Paper Tricks: Richard Hawkins on Bob Mizer & Tom of Finland

10th December 2013, 11:41 am

As an artist who has spent a lot of time looking at, thinking about, and making my own collages, I have taken the opportunity as guest co-curator of Bob Mizer & Tom of Finland to introduce a wider and more generous selection of collages by the artists than previously has been exhibited. Some might consider these works to be minor aspects of the artists’ practices. Tom of Finland’s collages were created to be used as image banks and photographic references for his drawings; they were resources from which he may have found inspiration for rendering a handsome face or gathered the details necessary to get the stretch of leather across a thigh just right. Similarly, for Mizer, the photo-collaged catalogue boards were midway points between the production and distribution of his films and photographs. These artifacts were intended to be photographed, printed out, and disseminated as 4x5s. Neither artist, apparently, considered their collages the “real work.”

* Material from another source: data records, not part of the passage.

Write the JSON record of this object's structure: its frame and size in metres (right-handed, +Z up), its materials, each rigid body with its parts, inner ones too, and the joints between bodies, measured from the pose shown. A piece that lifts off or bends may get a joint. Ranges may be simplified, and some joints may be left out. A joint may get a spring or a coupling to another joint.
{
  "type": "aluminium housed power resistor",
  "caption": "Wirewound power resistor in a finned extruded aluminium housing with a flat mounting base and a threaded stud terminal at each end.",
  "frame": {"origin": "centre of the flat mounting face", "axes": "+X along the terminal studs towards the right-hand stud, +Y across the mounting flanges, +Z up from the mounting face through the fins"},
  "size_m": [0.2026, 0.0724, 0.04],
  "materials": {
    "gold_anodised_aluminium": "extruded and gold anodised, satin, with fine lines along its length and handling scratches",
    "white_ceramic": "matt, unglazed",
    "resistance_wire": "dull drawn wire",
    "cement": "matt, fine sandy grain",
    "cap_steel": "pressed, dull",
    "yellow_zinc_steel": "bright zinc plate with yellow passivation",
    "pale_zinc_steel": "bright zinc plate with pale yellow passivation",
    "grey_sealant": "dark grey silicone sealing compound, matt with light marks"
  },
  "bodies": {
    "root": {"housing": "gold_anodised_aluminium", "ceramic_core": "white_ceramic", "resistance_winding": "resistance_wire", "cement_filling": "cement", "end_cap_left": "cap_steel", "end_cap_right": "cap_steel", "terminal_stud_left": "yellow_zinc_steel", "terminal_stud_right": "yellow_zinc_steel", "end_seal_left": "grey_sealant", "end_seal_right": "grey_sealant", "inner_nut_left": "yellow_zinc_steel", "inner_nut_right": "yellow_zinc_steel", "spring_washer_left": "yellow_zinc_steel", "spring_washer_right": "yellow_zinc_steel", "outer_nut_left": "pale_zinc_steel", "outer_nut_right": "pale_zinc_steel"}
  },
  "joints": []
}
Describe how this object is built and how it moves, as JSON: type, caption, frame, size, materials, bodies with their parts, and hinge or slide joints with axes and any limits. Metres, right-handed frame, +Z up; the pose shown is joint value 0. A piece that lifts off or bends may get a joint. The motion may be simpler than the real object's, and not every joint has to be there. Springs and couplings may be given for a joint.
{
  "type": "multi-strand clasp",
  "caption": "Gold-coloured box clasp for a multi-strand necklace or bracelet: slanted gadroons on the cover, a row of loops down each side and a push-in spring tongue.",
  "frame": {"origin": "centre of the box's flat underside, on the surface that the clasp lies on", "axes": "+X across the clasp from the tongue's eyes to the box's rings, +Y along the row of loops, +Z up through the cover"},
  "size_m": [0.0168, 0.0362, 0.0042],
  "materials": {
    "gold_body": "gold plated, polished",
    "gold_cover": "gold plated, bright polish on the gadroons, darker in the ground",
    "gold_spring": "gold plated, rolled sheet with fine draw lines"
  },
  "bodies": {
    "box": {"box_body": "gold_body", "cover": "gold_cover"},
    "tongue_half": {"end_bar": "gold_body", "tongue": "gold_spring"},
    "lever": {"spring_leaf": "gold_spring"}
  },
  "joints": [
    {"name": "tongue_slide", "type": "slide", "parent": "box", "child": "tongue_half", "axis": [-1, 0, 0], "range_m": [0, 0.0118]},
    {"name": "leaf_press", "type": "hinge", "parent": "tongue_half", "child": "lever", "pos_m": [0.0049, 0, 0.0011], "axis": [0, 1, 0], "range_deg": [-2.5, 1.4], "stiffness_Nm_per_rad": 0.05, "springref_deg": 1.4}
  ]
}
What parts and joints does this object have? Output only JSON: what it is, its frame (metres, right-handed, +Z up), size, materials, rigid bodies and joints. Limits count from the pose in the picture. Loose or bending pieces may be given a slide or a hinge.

Tom of Finland’s tactics toward collage have an archaeological or mineralogical aspect. In order to produce these reference pages, the artist must have done a lot of deep digging through magazines, extracting the best and most exemplary chunks of raw beauty from their cultural sod, which were then hewn and polished into the artist’s own kind of multifaceted brilliance. Though Tom of Finland is historicized as someone devoutly subcultural, through his collaged scrapbooks and reference files we see an artist who is still very much a part of the world he had to live in. Rather than engage in the myths and fictions of that world however, he reordered and redirected much of dominant culture’s priorities by reappropriating its images—seeming to cast his own papery movies out of the glut of broadcasts and publications streaming past him.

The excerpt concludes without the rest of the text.